Nell’atto di appello l’ A. (v. pag. 4 del ricorso per cassazione) ha dedotto: “la Commissione Provinciale di Milano non è entrata nel merito della questione limitandosi a sostenere che non può sostituirsi all’Ufficio annullando l’atto di cui si contesta la legittimità”, rilevando, inoltre, che “il Giudice di primo grado ben avrebbe potuto sindacare la legittimità del comportamento tenuto dall’Ufficio… visto che il diniego a procedere all’annullamento della cartella di pagamento è determinato dalla ritenuta fondatezza, da parte dell’Ufficio, della pretesa tributaria basata sulla dichiarazione originaria, la CTP avrebbe dovuto sindacare nel merito della questione e, se ritenuta l’imposizione fiscale viziata dal mancato recepimento della dichiarazione rettificativa, dichiarare illegittimo il diniego e decidere per l’annullamento dello stesso.

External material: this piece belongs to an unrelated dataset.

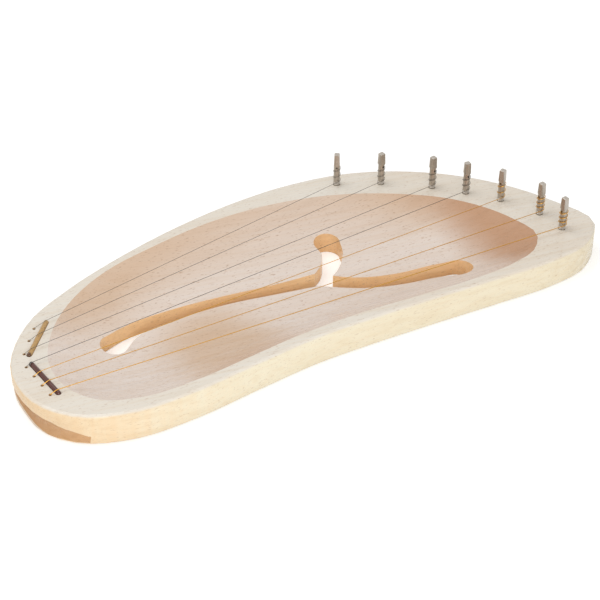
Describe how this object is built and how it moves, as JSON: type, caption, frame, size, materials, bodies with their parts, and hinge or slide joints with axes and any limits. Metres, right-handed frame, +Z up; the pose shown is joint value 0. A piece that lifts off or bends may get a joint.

Diversamente argomentando si giustificherebbe l’attività dell’amministrazione finanziaria pur essendo la stessa sostanzialmente illecita e causativa di un danno lesivo di una situazione di diritto soggettivo, conseguente alla erronea emissione della suddetta cartella di pagamento ed al diniego, del pari illegittimo, di accoglimento dell’istanza di sgravio della stessa”. Ha quindi concluso chiedendo la riforma della sentenza di primo grado giacchè “ingiusta e gravatoria, errata nei suoi presupposti di fatto e di diritto, oltre che carente di motivazione”.

Dall’esame della sentenza di primo grado e dei motivi di appello (trascritti nel ricorso per cassazione in ossequio al principio di autosufficienza) si evince che il ricorrente non ha impugnato entrambe le rationes decidendi poste a base della decisione del primo giudice, attinenti alla omessa impugnazione dell’iscrizione a ruolo e alla non autonoma impugnabilità del diniego di autotutela.

Per pacifica giurisprudenza, qualora la sentenza del giudice di merito si fondi su più ragioni autonome, ciascuna delle quali logicamente e giuridicamente idonea a sorreggere la decisione, l’omessa impugnazione anche di una soltanto di tali ragioni determina l’inammissibilità, per difetto di interesse, delle censure relative alle altre ragioni esplicitamente fatte oggetto di doglianza, in quanto queste ultime non potrebbero comunque condurre, stante l’intervenuta definitività delle altre, alla riforma della decisione impugnata.

Correttamente, pertanto, la C.T.R. ha dichiarato inammissibile l’appello del contribuente, con il quale non era stata censurata la ratio decidendi della sentenza di primo grado concernente la non autonoma impugnabilità D.Lgs. n. 546 del 1992, ex art. 19, del diniego di autotutela.

Va, peraltro, osservato che, essendo l’atto impositivo di cui si pretende il ritiro in via di autotutela divenuto definitivo per mancata impugnazione, il contribuente deve prospettare l’esistenza di un interesse di rilevanza generale dell’Amministrazione finanziaria alla rimozione dell’atto. Ne consegue che contro il diniego dell’Amministrazione di procedere all’esercizio del potere di autotutela può essere proposta impugnazione soltanto per dedurre eventuali profili di illegittimità del rifiuto e non per contestare la fondatezza della pretesa tributaria (in termini, Cass. n. 11457 del 2010; nn. 25524 e 25563 del 2014).

3. In conclusione, il ricorso deve essere rigettato.

Le spese del giudizio, liquidate come in dispositivo, seguono la soccombenza.

PQM

 

La Corte rigetta il ricorso e condanna il ricorrente al pagamento in favore dell’Agenzia delle Entrate delle spese del giudizio di legittimità, liquidate in Euro 3.000,00, oltre spese prenotate a debito.

Così deciso in Roma, il 21 dicembre 2016.